These processes are hanging at PMPI_Barrier and PMPI_Recv, might be deadlock. I found the 2nd stack is related with plumed patch. The command option '-hrex' will trigger it and call exchange_state().

shazj99 avatar Jun 07 '22 03:06 shazj99

Thanks! This is the same as #742

The report on stack tracing is very useful. I will try to have a look at this in the next couple of weeks.

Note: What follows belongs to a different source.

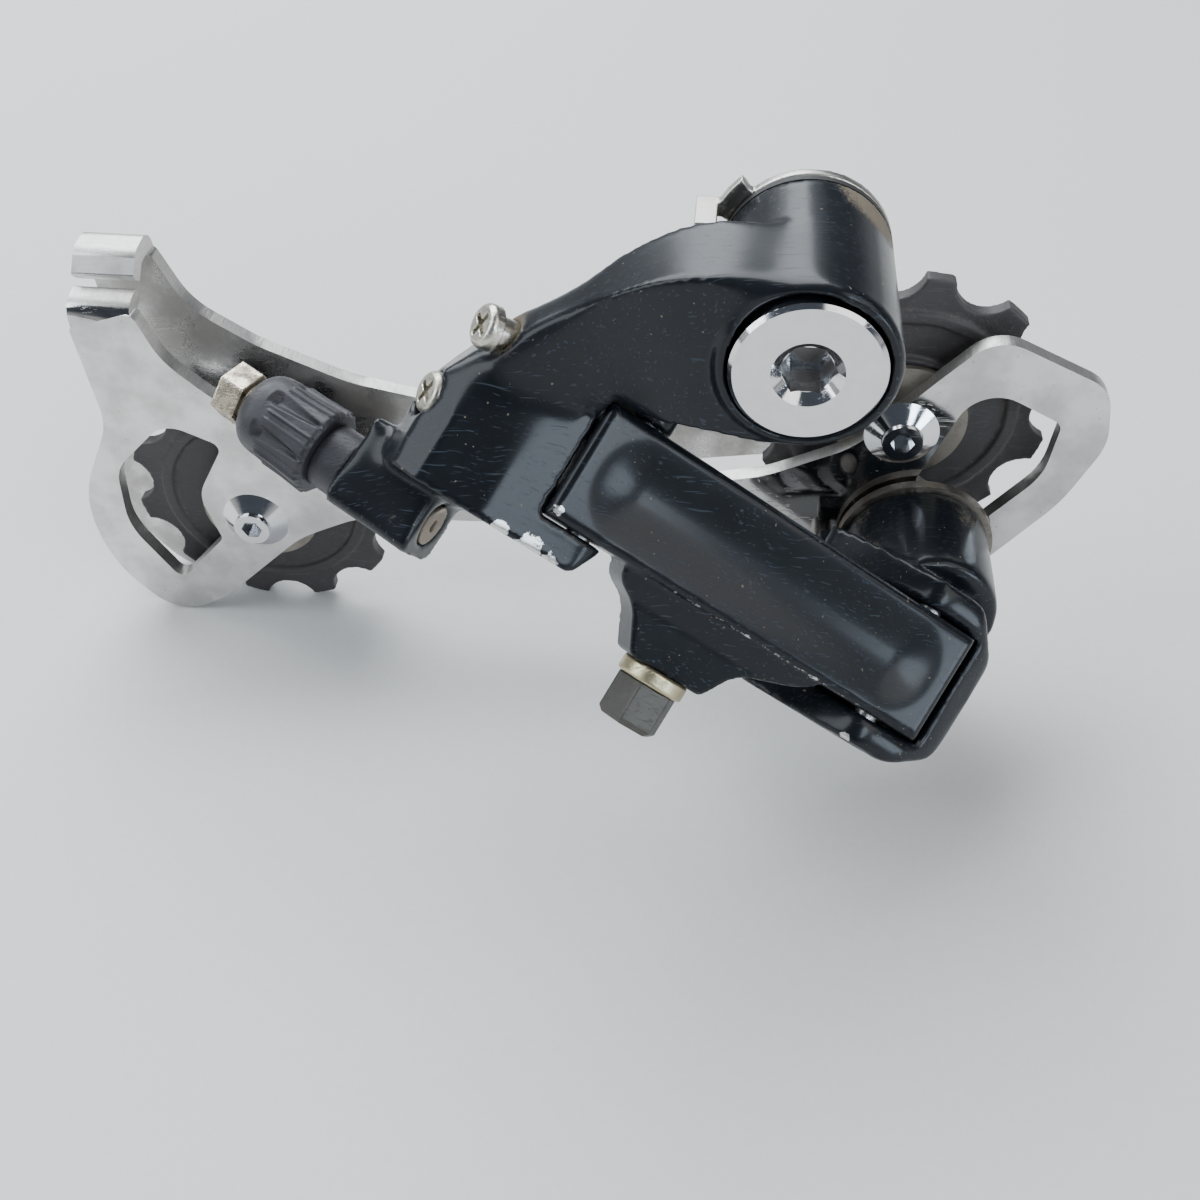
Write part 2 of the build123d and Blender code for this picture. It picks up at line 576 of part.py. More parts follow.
with BuildPart() as p_axle:
    rod_y(P_AXLE_R, P_FRONT + 0.6, OUTER_FACE, (P_X, P_Z))
    rod_y(P_AXLE_R - 1, OUTER_FACE, OUTER_FACE + PLATE, (P_X, P_Z))
    rod_y(P_AXLE_R + 1, OUTER_FACE + PLATE, OUTER_FACE + PLATE + 0.8, (P_X, P_Z))
save(p_axle, "p_axle")

with BuildPart() as cage_stop_pin:
    rod_y(1.5, -2.2, OUTER_FACE, (P_X - 13.8, P_Z - 1.95))
save(cage_stop_pin, "cage_stop_pin")

PULLEYS = {"guide": (GUIDE, GUIDE_TURN), "tension": (TENSION, TENSION_TURN)}
for name, (centre, turn) in PULLEYS.items():
    seat = Plane.XZ.offset(-PULLEY_Y).shift_origin((centre[0], PULLEY_Y, centre[1]))
    with BuildPart() as pulley:
        with BuildSketch(seat):
            Circle(TIP_R)
            with PolarLocations(23.6, TEETH, start_angle=90 - turn - 180 / TEETH):
                Circle(4.6, mode=Mode.SUBTRACT)
        extrude(amount=TOOTH_THICK / 2, both=True)
        # Raised ring on both faces of the web
        with BuildSketch(seat):
            Circle(WEB_RING_R)
            Circle(WEB_RING_R - 1.6, mode=Mode.SUBTRACT)
        extrude(amount=TOOTH_THICK / 2 + 0.6, both=True)
        rod_y(HUB_R + 1.6, PULLEY_Y - 2.2, PULLEY_Y + 2.2, centre)
        rod_y(HUB_R, PULLEY_Y - HUB_THICK / 2, PULLEY_Y + HUB_THICK / 2, centre)
        rod_y(BUSH_R + RUN_FIT, 0, 20, centre, mode=Mode.SUBTRACT)
    save(pulley, f"{name}_pulley")

    with BuildPart() as bush:
        rod_y(BUSH_R, OUTER_FACE + PLATE, INNER_FACE, centre)
        rod_y(BOLT_R + RUN_FIT, 0, 20, centre, mode=Mode.SUBTRACT)
    save(bush, f"{name}_pulley_bush")

    with BuildPart() as caps:
        rod_y(9.6, OUTER_FACE + PLATE, OUTER_FACE + PLATE + 0.8, centre)
        rod_y(9.6, INNER_FACE - 0.8, INNER_FACE, centre)
        rod_y(BUSH_R, 0, 20, centre, mode=Mode.SUBTRACT)
    save(caps, f"{name}_dust_caps")

    with BuildPart() as bolt:
        rod_y(BOLT_R, 0, INNER_FACE + PLATE + 0.4, centre)
        rod_y(2.9, -0.3, OUTER_FACE, centre)
        with Locations(Location((centre[0], OUTER_FACE - 0.8, centre[1]), (90, 0, 0))):
            Cone(5.4, 3.0, 1.6)
        with BuildSketch(Plane.XZ.offset(0.3).shift_origin((centre[0], -0.3, centre[1]))):
            RegularPolygon(1.5, 6, major_radius=False)
        extrude(amount=-2.4, mode=Mode.SUBTRACT)
    save(bolt, f"{name}_pulley_bolt")
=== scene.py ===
import json
import math

import bmesh
import bpy
import numpy as np
from mathutils import Matrix, Vector


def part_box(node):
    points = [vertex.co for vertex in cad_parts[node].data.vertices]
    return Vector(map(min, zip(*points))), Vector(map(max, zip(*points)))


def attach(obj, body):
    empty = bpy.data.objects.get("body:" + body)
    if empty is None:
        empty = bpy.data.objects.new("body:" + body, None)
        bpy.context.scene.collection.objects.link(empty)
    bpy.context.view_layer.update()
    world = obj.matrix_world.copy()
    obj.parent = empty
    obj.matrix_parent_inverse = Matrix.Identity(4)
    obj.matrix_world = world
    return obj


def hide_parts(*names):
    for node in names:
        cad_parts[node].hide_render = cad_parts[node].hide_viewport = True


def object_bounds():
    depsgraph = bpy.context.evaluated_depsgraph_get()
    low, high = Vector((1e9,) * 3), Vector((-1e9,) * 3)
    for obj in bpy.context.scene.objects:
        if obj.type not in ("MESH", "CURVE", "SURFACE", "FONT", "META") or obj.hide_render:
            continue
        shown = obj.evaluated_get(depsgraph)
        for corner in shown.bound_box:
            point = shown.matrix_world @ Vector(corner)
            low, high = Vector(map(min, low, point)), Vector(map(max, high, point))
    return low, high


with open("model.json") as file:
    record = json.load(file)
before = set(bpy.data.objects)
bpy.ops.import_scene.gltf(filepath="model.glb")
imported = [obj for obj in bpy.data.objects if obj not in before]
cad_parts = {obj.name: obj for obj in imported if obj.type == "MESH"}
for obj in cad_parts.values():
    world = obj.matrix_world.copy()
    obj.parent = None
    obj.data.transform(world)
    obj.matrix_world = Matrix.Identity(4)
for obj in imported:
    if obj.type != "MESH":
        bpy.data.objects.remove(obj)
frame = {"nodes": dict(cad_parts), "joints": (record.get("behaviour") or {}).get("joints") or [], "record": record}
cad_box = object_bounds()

# ---------------------------------------------------------------- upper knuckle
# The upper knuckle is an aluminium die casting: a barrel round the hanger bolt, an arm, two ears for
# the links and a boss for the cable adjuster. It is painted gloss black, and the paint is scratched,
# dusty behind and chipped off the lower ear.

MM = 0.001
body_of = {node: body for body, nodes in frame["record"]["behaviour"]["bodies"].items() for node in nodes}
joint_of = {joint["name"]: joint for joint in frame["joints"]}
upper_pin = Vector(joint_of["outer_link_swing"]["pos_m"])
lower_pin = Vector(joint_of["p_knuckle_level"]["pos_m"])
along = (lower_pin - upper_pin).normalized()
across = Vector(joint_of["outer_link_swing"]["axis"])
outward = along.cross(across)


def link_place(s, w, n):
    """A point given in millimetres along the link, along its pins and out of its face."""
    return upper_pin + (along * s + across * w + outward * n) * MM


class Wire:
    """One socket of a material's nodes. Arithmetic on it adds Math nodes, and put() any other node."""

    def __init__(self, socket):
        self.socket = socket
        self.tree = socket.id_data

    def put(self, kind, settings, inputs, out=0):
        node = self.tree.nodes.new(kind)
        for name, setting in settings.items():
            setattr(node, name, setting)
        for name, value in inputs.items():
            if isinstance(value, Wire):
                self.tree.links.new(value.socket, node.inputs[name])
            else:
                node.inputs[name].default_value = value
        return Wire(node.outputs[out])

    def math(self, operation, first, second=0.0):
        return self.put("ShaderNodeMath", {"operation": operation}, {0: first, 1: second})

    def __add__(self, other):
        return self.math("ADD", self, other)

    def __radd__(self, other):
        return self.math("ADD", other, self)

    def __sub__(self, other):
        return self.math("SUBTRACT", self, other)

    def __rsub__(self, other):
        return self.math("SUBTRACT", other, self)

    def __mul__(self, other):
        return self.math("MULTIPLY", self, other)

    def __rmul__(self, other):
        return self.math("MULTIPLY", other, self)

    def size(self):
        return self.math("ABSOLUTE", self)

    def over(self, low, high):
        """0 below low and 1 above high, with a soft step between; high may be the smaller."""
        return self.put(
            "ShaderNodeMapRange",
            {"interpolation_type": "SMOOTHSTEP"},
            {"Value": self, "From Min": low, "From Max": high},
        )

    def greater(self, other):
        return self.math("MAXIMUM", self, other)

    def dot(self, direction):
        product = {"operation": "DOT_PRODUCT"}
        return self.put("ShaderNodeVectorMath", product, {0: self, 1: direction}, "Value")

    def near(self, point, reach):
        """1 at a point, down to 0 at a distance in metres from it."""
        away = self.put("ShaderNodeVectorMath", {"operation": "DISTANCE"}, {0: self, 1: point}, "Value")
        return away.over(reach, reach * 0.35)

    def noise(self, per_metre, detail=3.0, roughness=0.55):
        inputs = {"Vector": self, "Scale": per_metre, "Detail": detail, "Roughness": roughness}
        return self.put("ShaderNodeTexNoise", {}, inputs)

    def tint(self, first, second):
        """A colour between two, by this factor."""
        return self.put("ShaderNodeMix", {"data_type": "RGBA"}, {0: self, 6: first, 7: second}, 2)

    def bump(self, depth, below=None):
        """A relief of this height map, its depth in metres, on top of another relief."""
        inputs = {"Strength": 1.0, "Distance": depth, "Height": self}
        if below is not None:
            inputs["Normal"] = below
        return self.put("ShaderNodeBump", {}, inputs)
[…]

GiovanniBussi avatar Jun 07 '22 06:06 GiovanniBussi

Hi @GiovanniBussi ,

After diving into the codes, I think I found the root cause. It can be triggered as following: suppose there're 4 replicas, and replica #1 and #2 have done replica exchange at step X, and then they're going to writing checkpoint which will call PMPI_Barrier in write_checkpoint() to wait all other replicas to write at the same step. But since replica #0 or #3 do not do exchange at this round, the afterwards checking checkpointHandler->decideIfCheckpointingThisStep will fail and make them run forward to next exchange step(X+replex) which will wait on PMPI_Recv by exchange_state().

I think it can be fixed by passing the previous bDoReplEx value to decideIfCheckpointingThisStep: If some replicas decide to write checkpoint by bExchanged, the other ones should also manage to do so. I paste the changes as below and if you are agree with me, I'll send a new PR for it.

Thanks.

--- md.cpp.orig	2022-06-08 00:22:11.286821932 +0800
+++ md.cpp	2022-06-08 00:28:41.643920122 +0800
@@ -177,7 +177,7 @@
     gmx_repl_ex_t     repl_ex = nullptr;
     gmx_global_stat_t gstat;
     gmx_shellfc_t*    shellfc;
-    gmx_bool          bSumEkinhOld, bDoReplEx, bExchanged, bNeedRepartition;
+    gmx_bool          bSumEkinhOld, bDoReplEx, bDoReplExPrev, bExchanged, bNeedRepartition;
     gmx_bool          bTemp, bPres, bTrotter;
     real              dvdl_constr;
     std::vector<RVec> cbuf;
@@ -693,6 +693,7 @@
     bSumEkinhOld     = FALSE;
     bExchanged       = FALSE;
     bNeedRepartition = FALSE;
+    bDoReplEx        = FALSE;

     step     = ir->init_step;
     step_rel = 0;
@@ -760,6 +761,7 @@
                            && (!bFirstStep));
         }

+        bDoReplExPrev = bDoReplEx;
         bDoReplEx = (useReplicaExchange && (step > 0) && !bLastStep
                      && do_per_step(step, replExParams.exchangeInterval));

@@ -873,7 +875,7 @@
         }
         clear_mat(force_vir);

-        checkpointHandler->decideIfCheckpointingThisStep(bNS, bFirstStep, bLastStep);
+        checkpointHandler->decideIfCheckpointingThisStep(bNS||bDoReplExPrev, bFirstStep, bLastStep);

         /* Determine the energy and pressure:
          * at nstcalcenergy steps and at energy output steps (set below).

shazj99 avatar Jun 07 '22 17:06 shazj99

Closed by #831

GiovanniBussi avatar Sep 16 '22 13:09 GiovanniBussi